* Job: Only the lines from the first one through the line with "const wallTop = wallBottom + ringRise + 879;" should be printed, exactly as they appear.

[Records with modeling code]
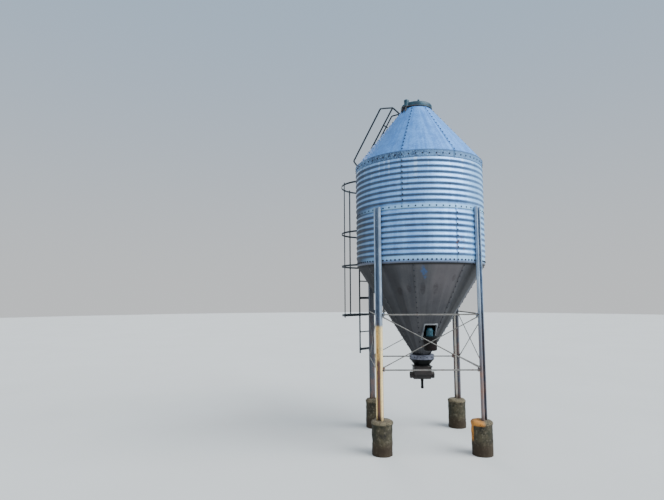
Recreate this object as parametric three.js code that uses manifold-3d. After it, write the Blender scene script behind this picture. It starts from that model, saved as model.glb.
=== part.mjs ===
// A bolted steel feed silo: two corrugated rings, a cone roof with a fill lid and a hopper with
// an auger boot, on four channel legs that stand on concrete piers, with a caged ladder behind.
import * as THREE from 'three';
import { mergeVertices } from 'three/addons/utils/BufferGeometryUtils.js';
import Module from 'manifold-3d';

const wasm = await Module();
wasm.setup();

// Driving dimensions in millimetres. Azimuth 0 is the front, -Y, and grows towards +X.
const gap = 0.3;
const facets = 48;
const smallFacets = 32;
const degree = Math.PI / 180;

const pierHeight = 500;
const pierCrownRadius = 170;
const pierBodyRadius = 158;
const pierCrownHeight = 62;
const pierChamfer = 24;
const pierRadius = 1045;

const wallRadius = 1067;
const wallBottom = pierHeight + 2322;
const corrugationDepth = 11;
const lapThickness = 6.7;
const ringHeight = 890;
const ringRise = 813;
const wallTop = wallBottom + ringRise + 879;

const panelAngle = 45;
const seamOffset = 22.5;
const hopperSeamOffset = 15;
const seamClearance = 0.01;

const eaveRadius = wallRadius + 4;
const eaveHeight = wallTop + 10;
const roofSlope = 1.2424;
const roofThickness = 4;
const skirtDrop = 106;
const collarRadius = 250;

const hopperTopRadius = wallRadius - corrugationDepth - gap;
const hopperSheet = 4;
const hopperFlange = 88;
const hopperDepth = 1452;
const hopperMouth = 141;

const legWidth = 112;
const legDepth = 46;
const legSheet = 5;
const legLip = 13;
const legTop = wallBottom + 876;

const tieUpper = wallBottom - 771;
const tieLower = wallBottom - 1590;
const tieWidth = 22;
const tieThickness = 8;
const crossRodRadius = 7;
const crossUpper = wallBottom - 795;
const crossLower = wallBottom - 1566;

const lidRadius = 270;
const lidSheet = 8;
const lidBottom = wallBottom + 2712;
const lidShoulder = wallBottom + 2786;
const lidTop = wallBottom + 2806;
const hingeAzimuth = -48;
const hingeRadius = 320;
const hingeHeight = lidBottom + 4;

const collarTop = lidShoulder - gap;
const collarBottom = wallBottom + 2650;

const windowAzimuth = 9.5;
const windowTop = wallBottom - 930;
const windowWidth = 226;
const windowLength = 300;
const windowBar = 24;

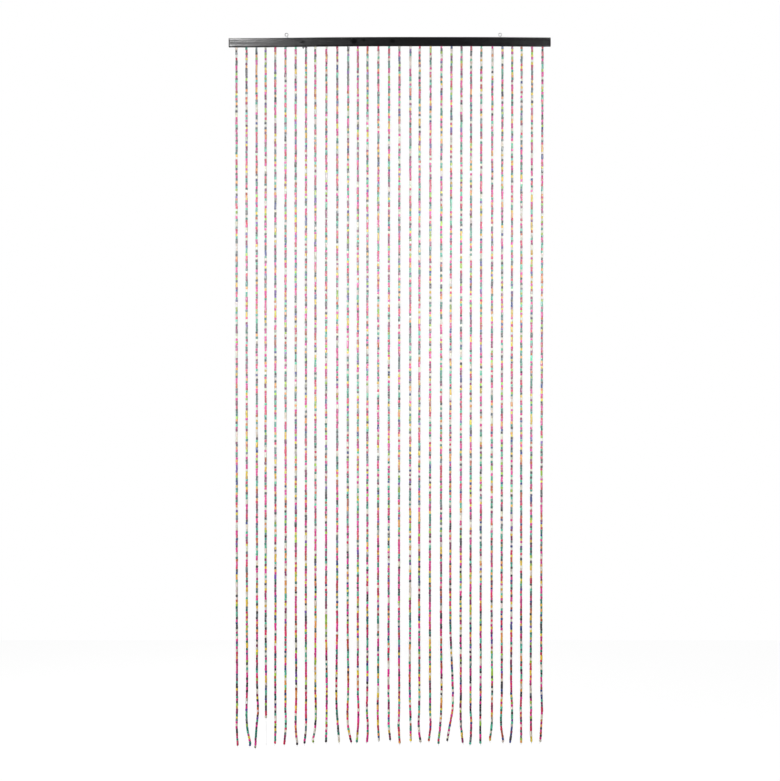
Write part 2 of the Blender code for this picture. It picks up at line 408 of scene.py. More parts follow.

* Output:
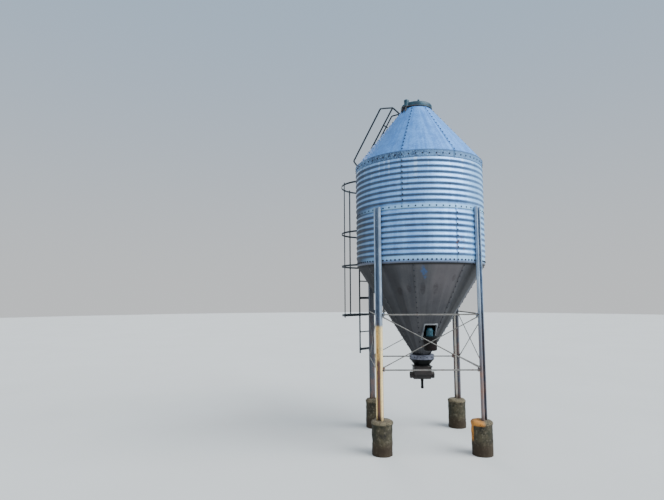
Recreate this object as parametric three.js code that uses manifold-3d. After it, write the Blender scene script behind this picture. It starts from that model, saved as model.glb.
=== part.mjs ===
// A bolted steel feed silo: two corrugated rings, a cone roof with a fill lid and a hopper with
// an auger boot, on four channel legs that stand on concrete piers, with a caged ladder behind.
import * as THREE from 'three';
import { mergeVertices } from 'three/addons/utils/BufferGeometryUtils.js';
import Module from 'manifold-3d';

const wasm = await Module();
wasm.setup();

// Driving dimensions in millimetres. Azimuth 0 is the front, -Y, and grows towards +X.
const gap = 0.3;
const facets = 48;
const smallFacets = 32;
const degree = Math.PI / 180;

const pierHeight = 500;
const pierCrownRadius = 170;
const pierBodyRadius = 158;
const pierCrownHeight = 62;
const pierChamfer = 24;
const pierRadius = 1045;

const wallRadius = 1067;
const wallBottom = pierHeight + 2322;
const corrugationDepth = 11;
const lapThickness = 6.7;
const ringHeight = 890;
const ringRise = 813;
const wallTop = wallBottom + ringRise + 879;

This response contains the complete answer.